Face à la forme la plus agressive de la dégénérescence maculaire liée à l’âge, une maladie qui se traduit par la formation d’un réseau de vaisseaux sanguins sous la rétine provoquant progressivement une tâche opaque dans le champ de vision, il existait 2 médicaments. L’officiel, le Lucentis, qui coûte plus de 1000 euros l’injection, intégralement prise en charge par l’Assurance maladie et l’officieux, l’Avastin, très employé dans le traitement des cancers et utilisé à l’hôpital par les ophtalmologues en raison de son coût 10 à 40 fois moindre.
En ces temps de rigueur, une telle possibilité d’économie multipliée par 200 000 malades recevant chacun en moyenne 5 injections par an a évidemment mobilisé les pouvoirs publics.

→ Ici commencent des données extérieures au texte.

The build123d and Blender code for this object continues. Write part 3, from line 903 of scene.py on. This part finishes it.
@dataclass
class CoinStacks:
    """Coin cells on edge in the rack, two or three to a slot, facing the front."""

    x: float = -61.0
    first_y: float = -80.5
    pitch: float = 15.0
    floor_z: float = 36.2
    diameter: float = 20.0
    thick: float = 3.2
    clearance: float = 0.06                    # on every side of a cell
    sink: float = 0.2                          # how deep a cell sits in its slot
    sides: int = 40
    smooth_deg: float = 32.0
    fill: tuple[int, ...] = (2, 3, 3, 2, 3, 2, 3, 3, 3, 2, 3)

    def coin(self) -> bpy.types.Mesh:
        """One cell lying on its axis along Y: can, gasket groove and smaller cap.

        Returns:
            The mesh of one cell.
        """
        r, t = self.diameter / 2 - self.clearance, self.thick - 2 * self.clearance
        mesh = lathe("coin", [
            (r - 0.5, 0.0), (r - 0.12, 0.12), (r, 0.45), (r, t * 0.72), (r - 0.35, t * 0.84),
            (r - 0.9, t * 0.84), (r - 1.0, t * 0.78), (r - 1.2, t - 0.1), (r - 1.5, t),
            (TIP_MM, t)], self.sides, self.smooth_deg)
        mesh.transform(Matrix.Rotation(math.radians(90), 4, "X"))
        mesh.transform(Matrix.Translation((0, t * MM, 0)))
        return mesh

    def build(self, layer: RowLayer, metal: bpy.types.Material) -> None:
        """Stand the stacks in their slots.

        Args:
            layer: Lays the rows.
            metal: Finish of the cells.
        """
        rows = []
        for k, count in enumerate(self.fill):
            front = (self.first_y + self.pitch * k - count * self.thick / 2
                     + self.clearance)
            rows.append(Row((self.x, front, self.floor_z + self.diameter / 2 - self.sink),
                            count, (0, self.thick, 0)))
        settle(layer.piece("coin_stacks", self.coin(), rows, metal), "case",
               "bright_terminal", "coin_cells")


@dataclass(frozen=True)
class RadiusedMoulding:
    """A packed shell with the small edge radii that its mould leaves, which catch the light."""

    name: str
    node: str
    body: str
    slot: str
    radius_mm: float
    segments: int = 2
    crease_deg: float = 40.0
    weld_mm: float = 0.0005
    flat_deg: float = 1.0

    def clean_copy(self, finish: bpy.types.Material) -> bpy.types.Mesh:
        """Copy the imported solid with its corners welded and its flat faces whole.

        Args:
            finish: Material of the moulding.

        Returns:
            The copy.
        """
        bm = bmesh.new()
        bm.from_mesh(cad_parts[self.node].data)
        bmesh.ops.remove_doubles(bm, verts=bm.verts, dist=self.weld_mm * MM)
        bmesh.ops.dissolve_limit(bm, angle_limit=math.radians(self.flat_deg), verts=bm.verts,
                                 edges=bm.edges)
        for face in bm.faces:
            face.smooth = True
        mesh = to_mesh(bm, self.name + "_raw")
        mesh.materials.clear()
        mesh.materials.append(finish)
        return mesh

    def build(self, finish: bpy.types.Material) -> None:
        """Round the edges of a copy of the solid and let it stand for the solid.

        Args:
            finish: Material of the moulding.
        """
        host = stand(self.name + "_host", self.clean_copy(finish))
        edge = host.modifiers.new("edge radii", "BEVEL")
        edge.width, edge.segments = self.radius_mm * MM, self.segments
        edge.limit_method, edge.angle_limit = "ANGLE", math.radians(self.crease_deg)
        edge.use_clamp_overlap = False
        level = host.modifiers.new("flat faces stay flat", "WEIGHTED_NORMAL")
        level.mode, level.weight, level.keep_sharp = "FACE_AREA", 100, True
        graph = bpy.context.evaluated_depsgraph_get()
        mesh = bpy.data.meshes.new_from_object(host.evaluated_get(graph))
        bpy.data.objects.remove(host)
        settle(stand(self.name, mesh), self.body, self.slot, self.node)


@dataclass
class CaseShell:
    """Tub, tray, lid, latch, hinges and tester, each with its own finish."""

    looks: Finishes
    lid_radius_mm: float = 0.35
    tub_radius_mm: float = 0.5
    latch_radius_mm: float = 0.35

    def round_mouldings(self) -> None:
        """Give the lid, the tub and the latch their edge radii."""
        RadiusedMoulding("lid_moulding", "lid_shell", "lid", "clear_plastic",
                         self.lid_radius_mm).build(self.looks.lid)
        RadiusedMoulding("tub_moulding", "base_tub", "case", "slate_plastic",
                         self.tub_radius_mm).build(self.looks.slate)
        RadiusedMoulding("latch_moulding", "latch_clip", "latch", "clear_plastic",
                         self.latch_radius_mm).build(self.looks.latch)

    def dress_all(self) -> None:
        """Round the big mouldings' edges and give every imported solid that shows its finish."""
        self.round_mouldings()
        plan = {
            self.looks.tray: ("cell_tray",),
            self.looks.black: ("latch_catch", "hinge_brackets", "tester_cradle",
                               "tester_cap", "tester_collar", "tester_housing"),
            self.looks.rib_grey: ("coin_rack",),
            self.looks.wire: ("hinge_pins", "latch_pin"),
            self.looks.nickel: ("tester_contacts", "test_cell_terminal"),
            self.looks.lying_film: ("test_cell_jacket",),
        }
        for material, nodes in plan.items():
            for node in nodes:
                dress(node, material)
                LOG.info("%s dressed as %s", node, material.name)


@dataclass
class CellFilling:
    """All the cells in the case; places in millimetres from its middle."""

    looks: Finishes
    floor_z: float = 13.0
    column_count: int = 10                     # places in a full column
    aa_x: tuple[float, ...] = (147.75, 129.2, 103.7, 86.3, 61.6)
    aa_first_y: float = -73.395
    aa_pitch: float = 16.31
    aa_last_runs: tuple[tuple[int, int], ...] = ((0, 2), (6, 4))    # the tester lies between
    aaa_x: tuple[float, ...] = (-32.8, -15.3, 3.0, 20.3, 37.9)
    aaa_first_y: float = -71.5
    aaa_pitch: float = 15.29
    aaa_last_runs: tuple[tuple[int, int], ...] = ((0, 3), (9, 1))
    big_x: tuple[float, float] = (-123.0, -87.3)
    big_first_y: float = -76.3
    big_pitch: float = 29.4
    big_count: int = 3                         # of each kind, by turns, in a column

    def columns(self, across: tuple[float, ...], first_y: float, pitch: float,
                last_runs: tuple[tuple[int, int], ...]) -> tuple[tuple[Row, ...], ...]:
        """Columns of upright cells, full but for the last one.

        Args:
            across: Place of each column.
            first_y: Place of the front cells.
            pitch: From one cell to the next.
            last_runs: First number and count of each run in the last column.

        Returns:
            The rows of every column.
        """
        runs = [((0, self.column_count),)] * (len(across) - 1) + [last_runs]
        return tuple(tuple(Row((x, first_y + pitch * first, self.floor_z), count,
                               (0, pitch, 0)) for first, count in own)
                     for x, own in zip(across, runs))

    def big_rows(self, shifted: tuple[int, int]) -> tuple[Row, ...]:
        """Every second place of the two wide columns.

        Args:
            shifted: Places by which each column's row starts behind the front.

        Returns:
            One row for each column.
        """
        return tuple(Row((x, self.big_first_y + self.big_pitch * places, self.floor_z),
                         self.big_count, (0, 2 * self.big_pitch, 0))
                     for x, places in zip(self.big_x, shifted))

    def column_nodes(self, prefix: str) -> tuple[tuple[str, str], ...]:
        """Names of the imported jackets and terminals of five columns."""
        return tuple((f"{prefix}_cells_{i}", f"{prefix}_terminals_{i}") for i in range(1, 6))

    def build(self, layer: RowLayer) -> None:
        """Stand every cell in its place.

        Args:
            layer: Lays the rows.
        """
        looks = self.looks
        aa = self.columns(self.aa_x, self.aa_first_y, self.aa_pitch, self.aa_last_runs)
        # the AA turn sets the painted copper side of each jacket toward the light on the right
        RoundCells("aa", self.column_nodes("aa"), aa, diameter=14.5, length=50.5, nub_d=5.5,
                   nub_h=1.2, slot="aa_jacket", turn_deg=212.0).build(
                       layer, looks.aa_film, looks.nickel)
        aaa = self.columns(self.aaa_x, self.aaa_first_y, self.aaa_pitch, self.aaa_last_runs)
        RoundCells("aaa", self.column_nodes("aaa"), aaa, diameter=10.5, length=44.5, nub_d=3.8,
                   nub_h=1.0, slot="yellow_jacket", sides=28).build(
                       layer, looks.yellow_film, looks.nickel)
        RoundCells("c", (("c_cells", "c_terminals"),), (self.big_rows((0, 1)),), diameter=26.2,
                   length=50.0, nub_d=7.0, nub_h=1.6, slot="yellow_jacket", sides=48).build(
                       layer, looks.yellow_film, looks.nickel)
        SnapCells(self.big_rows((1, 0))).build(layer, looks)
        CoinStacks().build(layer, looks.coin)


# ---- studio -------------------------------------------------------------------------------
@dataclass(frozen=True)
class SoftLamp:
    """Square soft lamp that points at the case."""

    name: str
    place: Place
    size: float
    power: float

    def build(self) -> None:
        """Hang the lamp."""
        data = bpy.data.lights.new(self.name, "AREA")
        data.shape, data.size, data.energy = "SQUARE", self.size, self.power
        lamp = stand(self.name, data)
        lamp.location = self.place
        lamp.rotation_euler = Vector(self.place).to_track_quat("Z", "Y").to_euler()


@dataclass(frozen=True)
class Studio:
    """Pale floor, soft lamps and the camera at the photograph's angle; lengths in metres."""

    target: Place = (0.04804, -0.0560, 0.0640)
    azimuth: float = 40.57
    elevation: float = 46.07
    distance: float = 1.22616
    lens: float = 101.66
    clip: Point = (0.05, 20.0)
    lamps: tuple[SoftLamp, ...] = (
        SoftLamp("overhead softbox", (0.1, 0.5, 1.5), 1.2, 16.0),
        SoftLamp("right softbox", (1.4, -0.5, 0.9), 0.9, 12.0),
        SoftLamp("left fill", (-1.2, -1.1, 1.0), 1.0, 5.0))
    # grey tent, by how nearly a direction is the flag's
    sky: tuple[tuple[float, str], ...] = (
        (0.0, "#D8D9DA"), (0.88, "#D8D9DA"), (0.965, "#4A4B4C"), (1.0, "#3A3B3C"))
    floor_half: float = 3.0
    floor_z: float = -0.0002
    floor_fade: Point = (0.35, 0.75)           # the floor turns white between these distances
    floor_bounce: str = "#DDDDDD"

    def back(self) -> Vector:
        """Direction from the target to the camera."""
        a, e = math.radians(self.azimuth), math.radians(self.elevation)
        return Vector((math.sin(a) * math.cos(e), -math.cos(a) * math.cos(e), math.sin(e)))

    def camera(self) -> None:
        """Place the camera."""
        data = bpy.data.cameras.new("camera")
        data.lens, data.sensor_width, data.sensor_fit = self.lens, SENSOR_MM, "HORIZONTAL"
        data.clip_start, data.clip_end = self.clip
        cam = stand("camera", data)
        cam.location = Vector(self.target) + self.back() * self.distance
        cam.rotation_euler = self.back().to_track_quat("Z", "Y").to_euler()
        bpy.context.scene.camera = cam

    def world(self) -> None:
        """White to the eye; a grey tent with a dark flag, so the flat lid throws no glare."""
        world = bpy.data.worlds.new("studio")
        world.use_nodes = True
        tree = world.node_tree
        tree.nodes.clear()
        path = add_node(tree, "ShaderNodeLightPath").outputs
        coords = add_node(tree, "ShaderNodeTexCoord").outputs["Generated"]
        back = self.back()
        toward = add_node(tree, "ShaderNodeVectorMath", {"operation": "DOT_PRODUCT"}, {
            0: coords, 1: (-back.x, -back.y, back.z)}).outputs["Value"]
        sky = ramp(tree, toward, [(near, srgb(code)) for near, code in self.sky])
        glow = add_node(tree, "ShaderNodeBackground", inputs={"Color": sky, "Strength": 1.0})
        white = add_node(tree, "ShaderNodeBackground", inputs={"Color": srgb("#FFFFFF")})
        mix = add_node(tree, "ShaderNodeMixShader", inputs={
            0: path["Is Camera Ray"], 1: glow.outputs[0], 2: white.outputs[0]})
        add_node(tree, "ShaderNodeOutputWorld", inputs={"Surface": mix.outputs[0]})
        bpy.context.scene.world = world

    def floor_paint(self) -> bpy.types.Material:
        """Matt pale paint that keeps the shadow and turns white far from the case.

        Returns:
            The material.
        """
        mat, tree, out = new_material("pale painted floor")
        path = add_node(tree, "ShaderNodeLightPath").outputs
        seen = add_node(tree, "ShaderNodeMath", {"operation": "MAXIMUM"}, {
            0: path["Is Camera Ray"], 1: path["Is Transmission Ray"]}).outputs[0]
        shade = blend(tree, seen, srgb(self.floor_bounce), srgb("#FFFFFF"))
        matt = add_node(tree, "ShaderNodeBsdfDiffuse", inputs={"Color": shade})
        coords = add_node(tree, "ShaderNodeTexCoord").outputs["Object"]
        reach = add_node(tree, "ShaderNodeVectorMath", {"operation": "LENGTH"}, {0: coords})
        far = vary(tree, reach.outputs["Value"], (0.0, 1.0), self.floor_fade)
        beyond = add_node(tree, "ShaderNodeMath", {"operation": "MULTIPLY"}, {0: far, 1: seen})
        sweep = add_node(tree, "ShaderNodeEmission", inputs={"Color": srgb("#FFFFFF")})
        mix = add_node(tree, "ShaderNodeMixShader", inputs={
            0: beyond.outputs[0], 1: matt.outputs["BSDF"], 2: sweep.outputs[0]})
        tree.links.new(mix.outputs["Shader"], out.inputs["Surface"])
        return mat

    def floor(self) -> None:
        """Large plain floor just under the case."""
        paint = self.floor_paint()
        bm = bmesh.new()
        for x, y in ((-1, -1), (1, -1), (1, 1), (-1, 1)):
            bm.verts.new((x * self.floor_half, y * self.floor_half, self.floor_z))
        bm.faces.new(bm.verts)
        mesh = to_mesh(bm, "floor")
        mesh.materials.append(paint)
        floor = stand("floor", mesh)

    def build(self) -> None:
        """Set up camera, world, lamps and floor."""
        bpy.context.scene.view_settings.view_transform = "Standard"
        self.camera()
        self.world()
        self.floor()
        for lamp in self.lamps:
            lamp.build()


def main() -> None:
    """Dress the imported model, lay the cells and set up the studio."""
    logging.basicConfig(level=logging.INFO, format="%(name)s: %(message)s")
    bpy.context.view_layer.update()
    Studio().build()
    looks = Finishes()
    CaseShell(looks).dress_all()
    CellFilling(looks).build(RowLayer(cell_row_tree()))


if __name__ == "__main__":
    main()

Mais ni l’Agence nationale de sécurité du médicament ni le ministère de la Santé n’ont pu contraindre le laboratoire Roche, fabricant d’Avastin, à mettre au point une formulation ophtalmologique de son médicament et à demander pour celle-ci une autorisation de mise sur le marché.
Elles ont donc procédé de façon plus indirecte. Les pouvoirs publics et l’Assurance maladie ont financé en 2009 une étude comparative des 2 traitements. En attendant ses résultats, la Direction générale de la santé a rappelé les règles en juillet 2012 en interdisant l’usage hors AMM de l’Avastin à l’hôpital pour les patients atteints de DMLA. Et fin 2012, la ministre a fait évoluer la loi pour pouvoir autoriser la recommandation temporaire d’utilisation d’un médicament, même s’il existe déjà une alternative à condition que cela permette d'éviter des dépenses significatives à l'Assurance maladie.

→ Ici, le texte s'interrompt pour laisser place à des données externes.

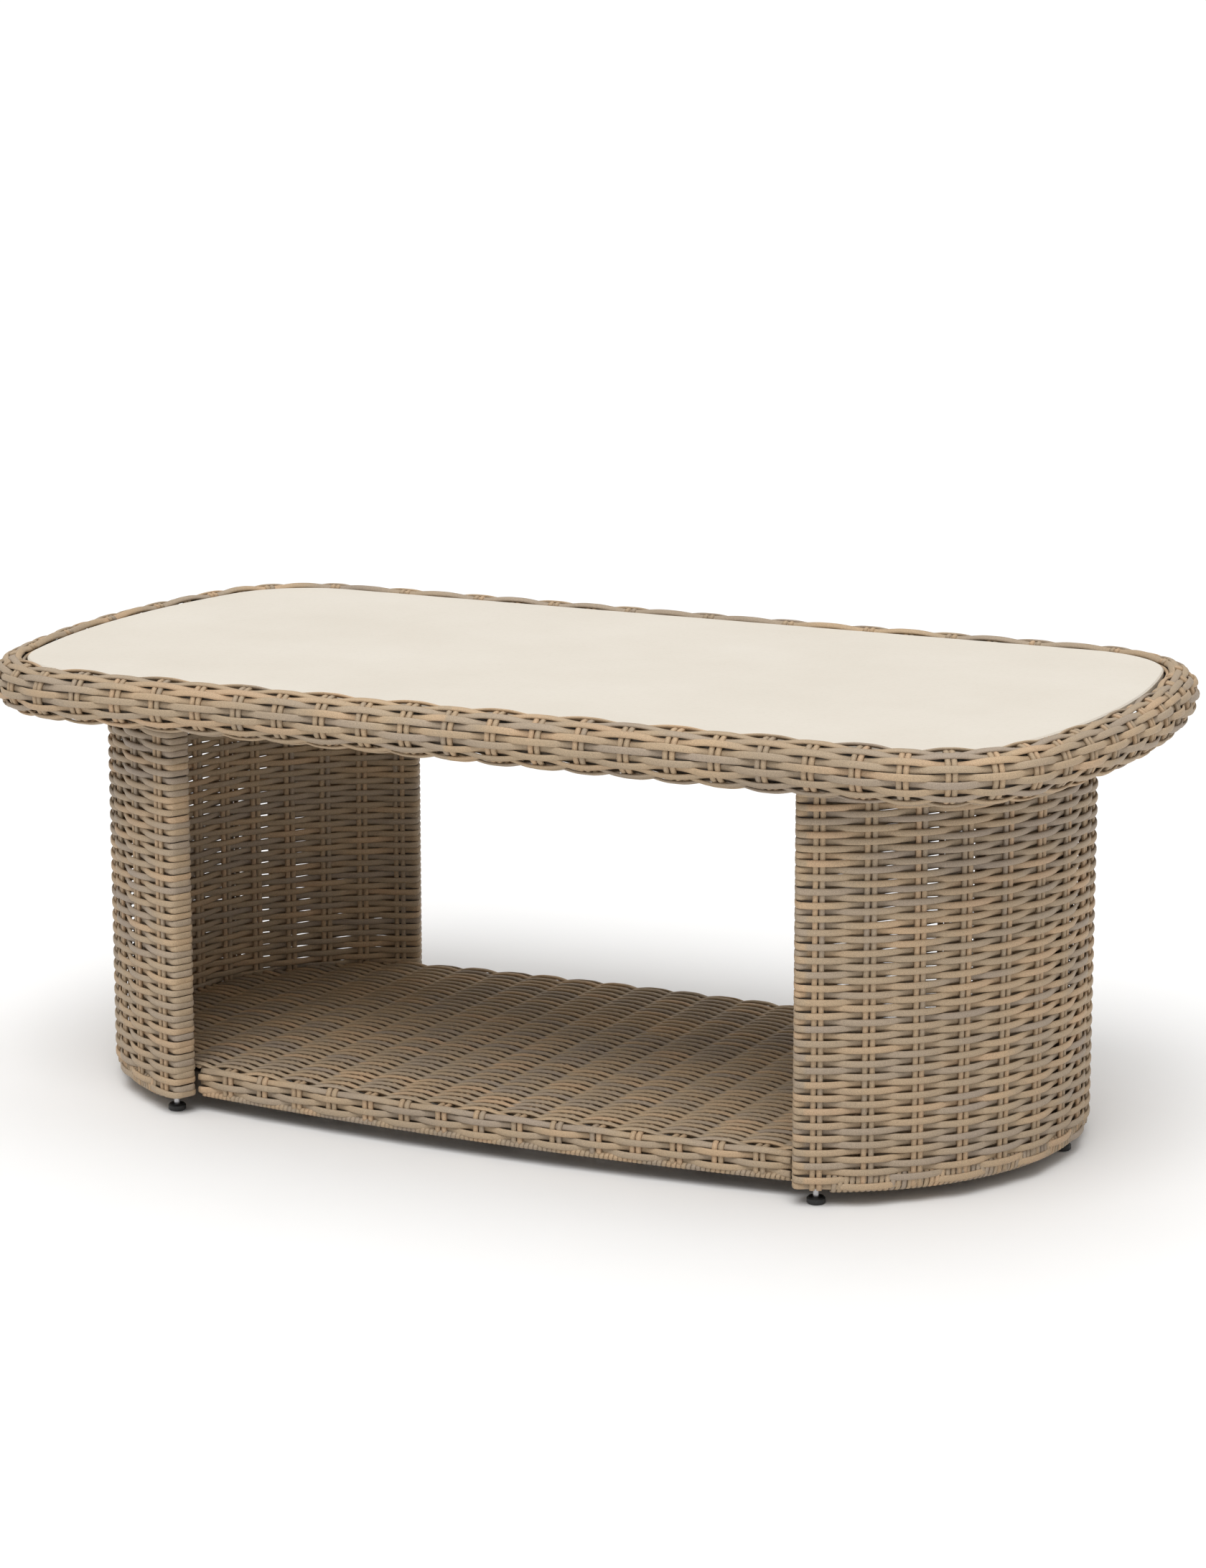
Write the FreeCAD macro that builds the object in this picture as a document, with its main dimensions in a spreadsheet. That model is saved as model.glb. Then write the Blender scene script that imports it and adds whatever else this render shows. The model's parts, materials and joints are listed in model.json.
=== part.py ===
"""Wicker coffee table: a drop-in ceramic top in a woven rim, two C-shaped woven legs,
a woven shelf between them, and six screw feet.

Frame: millimetres, +Z up, +X along the table's length, the origin on the floor under the middle.
Every size is a cell of the sheet "Dims". Each sub-part is one labelled object, and its label is
its file's name. The left leg's pieces are the right leg's, turned half round the table's middle.
"""
import FreeCAD, Part
import math
import os

import Sketcher
from FreeCAD import Placement, Rotation, Vector

DIMENSIONS = [
    # the top's outline, seen from above: straight long sides, bowed ends, round corners
    ("top_length", 1200),
    ("top_width", 630),
    ("top_height", 460),
    ("corner_radius", 143),
    ("end_radius", 869),
    # the woven rim's section
    ("rim_height", 56),
    ("rim_flat", 8),
    ("rim_underside", 24),
    ("strand", 3.5),
    ("rim_tube_radius", 16),
    ("rim_tube_inset", 22),
    ("tube_wall", 1.5),
    # the ceramic top and what carries it
    ("panel_inset", 37),
    ("panel_drop", 5),
    ("panel_thickness", 8),
    ("panel_edge", 1.5),
    ("bumper_radius", 6),
    ("bumper_height", 2),
    ("bumper_spacing", 316),
    ("ledge_radius", 7),
    ("ledge_inset", 58),
    ("ledge_straight", 436),
    ("bar_width", 25),
    ("bar_height", 12),
    # the legs: arcs of box tube and three posts, inside a hollow woven wall with two skins
    ("leg_centre", 245),
    ("post_circle", 264.5),
    ("leg_skin", 6),
    ("leg_angle", 67.5),
    ("box_tube", 20),
    ("arc_tube_height", 16),
    ("end_post_radius", 6.5),
    ("end_skin", 3),
    ("clearance", 0.3),
    ("overrun", 1),
    ("wicker_bottom", 15),
    ("leg_top", 404),
    ("frame_bottom", 18),
    # the shelf between the legs
    ("shelf_top", 50),
    ("shelf_half_depth", 254),
    ("shelf_bow_radius", 2943),
    ("shelf_half_length", 327),
    ("deck_thickness", 10.8),
    ("band_thickness", 8),
    ("shelf_tube_half_length", 396),
    ("shelf_tube_bottom", 19),
    ("shelf_bar_spacing", 220),
    # the screw feet
    ("foot_circle", 261),
    ("corner_foot_angle", 65.4),
    ("end_foot_angle", 6),
    ("pad_radius", 9),
    ("pad_height", 7),
    ("pad_rounding", 1.5),
    ("stud_radius", 3),
    ("stud_top", 27.5),
    ("thread_clearance", 0.05),
    ("insert_radius", 4.5),
    ("insert_flange_radius", 6),
    ("insert_flange", 1),
    ("insert_length", 13),
]

doc = FreeCAD.newDocument("wicker_coffee_table")
sheet = doc.addObject("Spreadsheet::Sheet", "Dims")
for row, (alias, value) in enumerate(DIMENSIONS, start=1):
    sheet.set(f"A{row}", alias)
    sheet.set(f"B{row}", str(value))
    sheet.setAlias(f"B{row}", alias)
doc.recompute()

HALF_TURN = Placement(Vector(0, 0, 0), Rotation(Vector(0, 0, 1), 180))
SIDES = {"right": Placement(), "left": HALF_TURN}
FACING = {"right": {"front": -1, "rear": 1}, "left": {"front": 1, "rear": -1}}
RIM_MIDDLE = "(Dims.top_height - Dims.rim_height / 2)"
PANEL_BOTTOM = "(Dims.top_height - Dims.panel_drop - Dims.panel_thickness)"
LEDGE_MIDDLE = f"({PANEL_BOTTOM} - Dims.bumper_height - Dims.ledge_radius)"
BAR_BOTTOM = f"({LEDGE_MIDDLE} - Dims.ledge_radius - Dims.bar_height)"
POST_X = "(Dims.leg_centre + Dims.post_circle * cos(Dims.leg_angle * 1deg))"
TOP_ARC_BOTTOM = f"({BAR_BOTTOM} - Dims.arc_tube_height)"
BOTTOM_ARC_TOP = "(Dims.frame_bottom + Dims.arc_tube_height)"
nodes = []


def dim(alias):
    """A driving dimension's value."""
    return float(sheet.get(alias))


def worked_out(expression):
    """The value of a formula written in cells of the sheet."""
    return float(sheet.evalExpression(expression))


def node(thing, label, placement=None):
    """Marks a finished sub-part: its label names its file."""
    thing.Label = label
    if placement is not None:
        thing.Placement = placement
    nodes.append(thing)
    return thing


# ---- shapes from primitives ------------------------------------------------------------------


def primitive(kind, name, at=("0", "0", "0"), rotation=None, **sizes):
    """A Part primitive whose sizes and place are formulas."""
    made = doc.addObject(f"Part::{kind}", name)
    if rotation is not None:
        made.Placement = Placement(Vector(0, 0, 0), rotation)
    for size, expression in sizes.items():
        made.setExpression(size, expression)
    for axis, expression in zip("xyz", at):
        made.setExpression(f"Placement.Base.{axis}", expression)
    return made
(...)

Le problème, c’est que les résultats de l’étude GEFAL menée auprès de 600 patients français, dont les résultats viennent d’être présentés aux congrès américain et français d’ophtalmologie, ne sont pas tout à fait le plébiscite espéré en faveur de l’économique Avastin. « Au bout d’un an, sur le critère de l’acuité visuelle qui nous paraît le plus important pour le patient et qui était l’objet de notre étude, les 2 traitements ont la même efficacité », souligne le Pr Laurent Kodjikian, ophtalmologiste au CHU de Lyon et coordonnateur de l’étude. Mais quelques inquiétudes persistent sur les effets secondaires non oculaires, qui semblent un peu plus nombreux pour les patients ayant reçu de l’Avastin sans que l’on soit sûr que c’est vraiment le médicament qui est en cause.
Ecoutez le Pr Laurent Kodjikian, ophtalmologiste au CHU de Lyon et coordonnateur de l’étude GEFAL : « Un patient qui se fracture le col du fémur en sortant de l’hôpital, on le déclare comme un événement indésirable grave, même si cela n’a aucun lien avec le médicament reçu ».
Il y a un autre mais. Il semble que le Lucentis soit un peu plus efficace que l’Avastin sur des critères liés à l’anatomie de l’œil comme l’épaisseur de la rétine ou les fuites de fluide intrarétinien observées à l’angiographie. Or ce petit plus sur le plan anatomique au bout d’un an de traitement pourrait se traduire à long terme par un bénéfice pour le patient, sachant que la DMLA est une maladie évolutive.
Ecoutez le Pr Laurent Kodjikian : « On suppose que cette petite supériorité en terme d’efficacité anatomique pourrait être un plus mais impossible de conclure ».
Alors que faire ? Privilégier le principe de précaution en n’autorisant que le Lucentis même s’il est onéreux tant que les études ne sont pas plus précises sur les effets secondaires de l’Avastin ? Adopter une stratégie plus économique en autorisant l’Avastin assorti de mesures de pharmacovigilance strictes ? Les ophtalmos français, en congrès à Paris jusqu’au 14 mai, se gardent bien de prendre position, soulignant que la décision est bien plus politique que médicale. Une manière élégante de dire qu’ils n’aimeraient pas être à la place de Marisol Touraine.